Notes From the Tasting Room

Notes From the Tasting Room

The Captain’s Log: Mo’ Better Brews

54Scott Vaccaro headshotHaving been a good boy all year, Captain Lawrence got some rather large presents from Santa this past holiday season. There’s a new bottling line that it picked up from the Prospero folks in Pleasantville that more than doubles the production of the old one. There’s a new 160 barrel fermenter that you may have seen gracing the brewery floor—no idea how Santa got that massive silver tank down the chimney–and a 160 barrel bright beer tank, where your beer goes after primary fermentation to mature and get carbonated. A second 160 barrel fermenter is set to arrive in the spring.

“It’s all designed to keep the beer flowing,” says Scott Vaccaro, Captain Lawrence founder.

The brewery packaged up its old bottling line and shipped it off Lincoln, Nebraska, where young Zipline Brewing will put it to good use. “I hope they package many, many more bottles with it,” says Scott.

Captain Lawrence cranked out around 22,000 barrels of beer in 2014—that’s about 44,000 kegs–up 20% from what it did in 2013. With all the new gear, 2015 might surpass 25,000 barrels.

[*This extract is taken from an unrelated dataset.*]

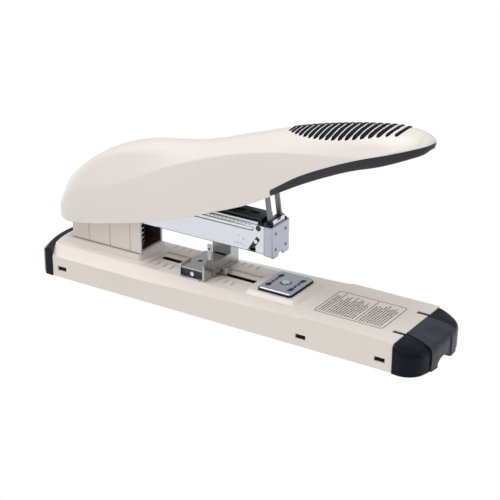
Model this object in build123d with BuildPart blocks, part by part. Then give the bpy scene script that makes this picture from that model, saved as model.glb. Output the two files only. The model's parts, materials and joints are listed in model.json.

But it’s not just about making more beer—it’s about making better beer too. Toward that end, Captain Lawrence is taking over some of the neighboring space at its Elmsford home in February. Besides adding capacity for up to 400 oak barrels to age those funky sour beers, along with a separate bottling line for corking and caging the specialty brews, the expanded space will triple the Captain’s quality control operation. That will include a sensory panel, which means different flights of, say, the Freshchester Pale Ale, can be sampled for taste and consistency batch to batch.

“It’s more formalized—we won’t just be tasting it out of the tank,” says Scott.

Besides the everyday brews such as Smoked Porter, Hop Commander IPA and Brown Bird Ale, Captain Lawrence produced 70 small-batch beers out of its pilot system—those staffer-created, tasting room only creations, often with peculiar names, that give the brewery much of its quirky personality. Scott plans to surpass that total in 2015.

More people up and down the coast will get to enjoy Captain Lawrence in 2015. Scott and the boys are shipping more beer down to Philadelphia, including the IPA and the Liquid Gold, and the Washington, DC metro may be the next major market to conquer. “We’re gonna go down there and check it out,” says Scott.

Closer to home, the Captain Lawrence Brew Crew will be pouring a special cask ale at the Big Brew NY Festival in White Plains February 7.

We all know those New Year’s resolutions are easy to break, but Scott says he’s wholly committed to his. “Make more beer,” he says. “And make better beer.”